-------- DATA SHOWN
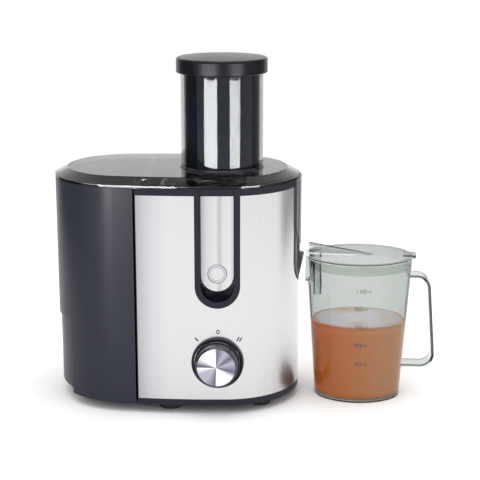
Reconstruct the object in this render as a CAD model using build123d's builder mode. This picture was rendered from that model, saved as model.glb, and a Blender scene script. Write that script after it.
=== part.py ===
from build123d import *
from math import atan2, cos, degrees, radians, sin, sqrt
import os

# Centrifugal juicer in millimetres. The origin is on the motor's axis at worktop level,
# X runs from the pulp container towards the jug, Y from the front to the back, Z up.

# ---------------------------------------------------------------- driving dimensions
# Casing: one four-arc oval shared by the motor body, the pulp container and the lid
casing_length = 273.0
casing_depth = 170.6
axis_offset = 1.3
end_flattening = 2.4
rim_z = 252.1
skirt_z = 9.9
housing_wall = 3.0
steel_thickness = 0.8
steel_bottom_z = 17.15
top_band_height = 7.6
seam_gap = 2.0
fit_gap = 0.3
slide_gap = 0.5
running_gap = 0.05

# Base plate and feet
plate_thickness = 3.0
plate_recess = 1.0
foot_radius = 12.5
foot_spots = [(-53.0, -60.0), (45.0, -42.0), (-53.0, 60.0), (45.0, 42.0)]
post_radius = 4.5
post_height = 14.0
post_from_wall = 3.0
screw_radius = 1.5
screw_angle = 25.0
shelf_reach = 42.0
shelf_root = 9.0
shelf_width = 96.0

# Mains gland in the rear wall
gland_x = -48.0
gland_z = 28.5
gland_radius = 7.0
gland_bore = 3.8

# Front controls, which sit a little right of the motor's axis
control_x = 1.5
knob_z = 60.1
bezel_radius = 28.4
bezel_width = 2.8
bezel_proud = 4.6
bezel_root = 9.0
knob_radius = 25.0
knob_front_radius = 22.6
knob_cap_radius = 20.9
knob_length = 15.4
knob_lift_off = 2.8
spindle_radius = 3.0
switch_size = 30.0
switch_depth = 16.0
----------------
-------- DATA SHOWN
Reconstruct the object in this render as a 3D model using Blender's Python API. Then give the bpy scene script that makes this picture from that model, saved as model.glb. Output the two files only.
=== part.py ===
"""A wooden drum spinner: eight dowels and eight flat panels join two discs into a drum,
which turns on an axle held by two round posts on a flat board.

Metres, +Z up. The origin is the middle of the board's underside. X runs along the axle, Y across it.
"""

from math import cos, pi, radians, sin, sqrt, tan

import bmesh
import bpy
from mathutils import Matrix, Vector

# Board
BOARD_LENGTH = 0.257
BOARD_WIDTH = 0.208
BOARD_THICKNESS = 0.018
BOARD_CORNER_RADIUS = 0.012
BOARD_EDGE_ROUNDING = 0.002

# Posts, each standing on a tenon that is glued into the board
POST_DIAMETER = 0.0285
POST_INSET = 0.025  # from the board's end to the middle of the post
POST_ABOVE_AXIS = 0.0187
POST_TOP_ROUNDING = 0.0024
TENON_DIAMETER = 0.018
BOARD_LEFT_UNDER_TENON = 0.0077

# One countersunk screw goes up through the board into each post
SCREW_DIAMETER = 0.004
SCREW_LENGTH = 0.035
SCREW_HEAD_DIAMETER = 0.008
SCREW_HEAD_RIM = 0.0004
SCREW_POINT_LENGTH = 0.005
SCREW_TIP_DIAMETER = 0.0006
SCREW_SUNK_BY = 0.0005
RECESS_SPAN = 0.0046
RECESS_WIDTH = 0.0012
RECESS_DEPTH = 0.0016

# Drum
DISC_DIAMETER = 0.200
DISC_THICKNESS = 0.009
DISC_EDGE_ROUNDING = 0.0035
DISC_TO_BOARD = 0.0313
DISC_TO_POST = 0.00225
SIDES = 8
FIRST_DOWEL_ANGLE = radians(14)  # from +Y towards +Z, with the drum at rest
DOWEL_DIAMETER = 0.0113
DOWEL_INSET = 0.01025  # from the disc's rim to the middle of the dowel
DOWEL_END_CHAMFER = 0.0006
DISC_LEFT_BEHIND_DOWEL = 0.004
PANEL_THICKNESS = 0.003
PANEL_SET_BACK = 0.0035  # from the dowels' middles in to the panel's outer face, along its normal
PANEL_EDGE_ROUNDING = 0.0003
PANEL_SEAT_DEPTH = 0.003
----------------
PROBLEM REQUIREMENTS: Report how many lines in the data include the word "Blender", and give nothing but the count.

THE RESULT: 2